Ana Dumitrel, a Romanian pilgrim surrounded by police outside the Old City, said she came to pay tribute to her late mother, whose experience witnessing the holy fire in 1987 long inspired her.
“I wanted to tell my family, my children, that I was here as my mom was,” she said, straining to assess whether she had a chance.
The dispute comes as Christians in the Holy Land — including the head of the Roman Catholic church in the region as well as local Palestinians and Armenians — say that the most right-wing government in history has empowered Jewish extremists who have escalated their vandalism of religious property and harassment of clergy.
Israel says it’s committed to ensuring freedom of worship for Jews, Christians and Muslims and portrays itself as an island of tolerance in the Middle East.
The friction over Saturday’s Orthodox Easter ritual has been fueled in part by a rare convergence of holidays in Jerusalem’s bustling Old City. A few hundred meters away from the Church of the Holy Sepulchre, Muslims fasting for the 24th day of the holy month of Ramadan were gathering for midday prayers at the Al-Aqsa mosque, the third-holiest site in Islam. Earlier this week, tens of thousands of Jews flocked to the Western Wall for a mass prayer during the Passover holiday.
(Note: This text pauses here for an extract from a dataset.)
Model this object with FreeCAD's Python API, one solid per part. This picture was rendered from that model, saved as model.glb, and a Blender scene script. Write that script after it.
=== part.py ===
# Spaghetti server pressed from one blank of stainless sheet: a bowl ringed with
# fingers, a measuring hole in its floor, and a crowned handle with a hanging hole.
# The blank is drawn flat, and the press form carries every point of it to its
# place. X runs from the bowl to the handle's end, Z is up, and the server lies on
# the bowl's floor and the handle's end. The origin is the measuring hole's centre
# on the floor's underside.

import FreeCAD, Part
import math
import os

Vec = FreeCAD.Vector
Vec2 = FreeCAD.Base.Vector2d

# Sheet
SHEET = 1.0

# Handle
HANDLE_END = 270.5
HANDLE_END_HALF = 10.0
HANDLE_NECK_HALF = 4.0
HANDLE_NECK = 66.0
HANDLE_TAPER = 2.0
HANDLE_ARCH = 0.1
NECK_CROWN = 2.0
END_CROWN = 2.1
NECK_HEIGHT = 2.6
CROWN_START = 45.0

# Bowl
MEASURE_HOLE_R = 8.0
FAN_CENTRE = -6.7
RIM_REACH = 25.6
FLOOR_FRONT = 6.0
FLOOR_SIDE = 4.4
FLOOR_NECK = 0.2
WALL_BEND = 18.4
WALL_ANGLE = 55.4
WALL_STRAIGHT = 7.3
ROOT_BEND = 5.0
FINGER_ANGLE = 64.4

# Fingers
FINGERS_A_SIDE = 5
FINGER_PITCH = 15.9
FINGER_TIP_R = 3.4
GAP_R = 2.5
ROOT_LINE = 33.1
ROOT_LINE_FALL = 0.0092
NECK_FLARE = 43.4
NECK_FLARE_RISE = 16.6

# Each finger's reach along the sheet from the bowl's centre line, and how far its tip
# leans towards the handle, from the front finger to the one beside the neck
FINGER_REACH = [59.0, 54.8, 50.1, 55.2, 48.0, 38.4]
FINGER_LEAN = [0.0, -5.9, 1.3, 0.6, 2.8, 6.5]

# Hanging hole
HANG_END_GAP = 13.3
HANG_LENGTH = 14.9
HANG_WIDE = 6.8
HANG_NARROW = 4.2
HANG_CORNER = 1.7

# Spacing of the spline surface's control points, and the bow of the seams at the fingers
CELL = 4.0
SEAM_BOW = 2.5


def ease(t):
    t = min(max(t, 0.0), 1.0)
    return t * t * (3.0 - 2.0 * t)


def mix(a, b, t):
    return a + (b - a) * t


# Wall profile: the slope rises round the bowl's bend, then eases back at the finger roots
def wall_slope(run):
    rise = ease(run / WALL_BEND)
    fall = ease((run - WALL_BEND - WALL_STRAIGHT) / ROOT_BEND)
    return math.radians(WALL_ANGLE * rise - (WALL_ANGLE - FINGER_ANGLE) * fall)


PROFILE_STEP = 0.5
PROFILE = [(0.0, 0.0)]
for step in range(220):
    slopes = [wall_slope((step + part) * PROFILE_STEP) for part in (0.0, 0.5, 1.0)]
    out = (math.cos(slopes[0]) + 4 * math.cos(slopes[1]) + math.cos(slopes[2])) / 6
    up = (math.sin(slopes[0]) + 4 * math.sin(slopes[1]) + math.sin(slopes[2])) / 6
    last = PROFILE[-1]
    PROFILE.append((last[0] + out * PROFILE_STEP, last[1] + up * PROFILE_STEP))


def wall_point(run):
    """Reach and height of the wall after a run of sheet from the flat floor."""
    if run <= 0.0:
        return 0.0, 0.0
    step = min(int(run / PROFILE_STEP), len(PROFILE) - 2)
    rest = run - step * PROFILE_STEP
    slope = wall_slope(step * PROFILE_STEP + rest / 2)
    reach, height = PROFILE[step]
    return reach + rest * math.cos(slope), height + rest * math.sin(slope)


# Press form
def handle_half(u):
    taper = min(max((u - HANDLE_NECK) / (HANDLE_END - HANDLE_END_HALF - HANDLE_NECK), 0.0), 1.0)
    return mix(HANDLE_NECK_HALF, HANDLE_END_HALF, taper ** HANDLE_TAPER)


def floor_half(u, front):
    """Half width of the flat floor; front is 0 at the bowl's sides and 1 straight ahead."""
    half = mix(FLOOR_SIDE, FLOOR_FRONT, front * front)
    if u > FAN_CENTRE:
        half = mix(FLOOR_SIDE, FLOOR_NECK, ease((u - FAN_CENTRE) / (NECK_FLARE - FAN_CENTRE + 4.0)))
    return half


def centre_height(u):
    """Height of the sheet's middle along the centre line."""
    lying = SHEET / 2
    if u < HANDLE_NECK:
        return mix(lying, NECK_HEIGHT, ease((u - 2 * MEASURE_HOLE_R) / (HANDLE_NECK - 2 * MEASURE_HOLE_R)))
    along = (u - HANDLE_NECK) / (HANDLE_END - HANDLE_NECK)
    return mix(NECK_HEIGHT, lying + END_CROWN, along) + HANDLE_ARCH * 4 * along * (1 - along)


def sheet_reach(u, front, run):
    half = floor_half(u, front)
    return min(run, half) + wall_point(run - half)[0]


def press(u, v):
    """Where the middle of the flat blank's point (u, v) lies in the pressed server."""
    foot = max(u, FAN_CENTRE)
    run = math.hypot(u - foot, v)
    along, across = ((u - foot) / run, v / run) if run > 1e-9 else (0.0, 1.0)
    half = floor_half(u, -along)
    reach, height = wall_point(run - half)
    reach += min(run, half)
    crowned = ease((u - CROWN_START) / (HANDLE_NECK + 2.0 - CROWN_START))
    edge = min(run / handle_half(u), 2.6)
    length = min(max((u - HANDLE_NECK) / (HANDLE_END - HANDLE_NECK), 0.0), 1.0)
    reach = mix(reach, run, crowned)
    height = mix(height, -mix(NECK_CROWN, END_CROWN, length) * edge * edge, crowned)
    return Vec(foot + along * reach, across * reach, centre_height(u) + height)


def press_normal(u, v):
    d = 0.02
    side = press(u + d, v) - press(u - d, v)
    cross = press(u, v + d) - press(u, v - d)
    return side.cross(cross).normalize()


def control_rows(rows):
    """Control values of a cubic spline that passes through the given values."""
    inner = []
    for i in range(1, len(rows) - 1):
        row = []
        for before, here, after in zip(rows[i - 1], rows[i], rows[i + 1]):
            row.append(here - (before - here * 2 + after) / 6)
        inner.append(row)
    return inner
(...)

In the limestone passageways on Saturday, Christians pushed back by police were trying to cope with their disappointment. Cristina Maria, a 35-year-old who traveled from Romania to see the light kindled from the holy fire, said there was some consolation in the thought that the flame was symbolic, anyway.
“It’s the light of Christ,” she said, standing between an ice cream parlor and a dumpster in the Old City. “We can see it from here, there, anywhere.”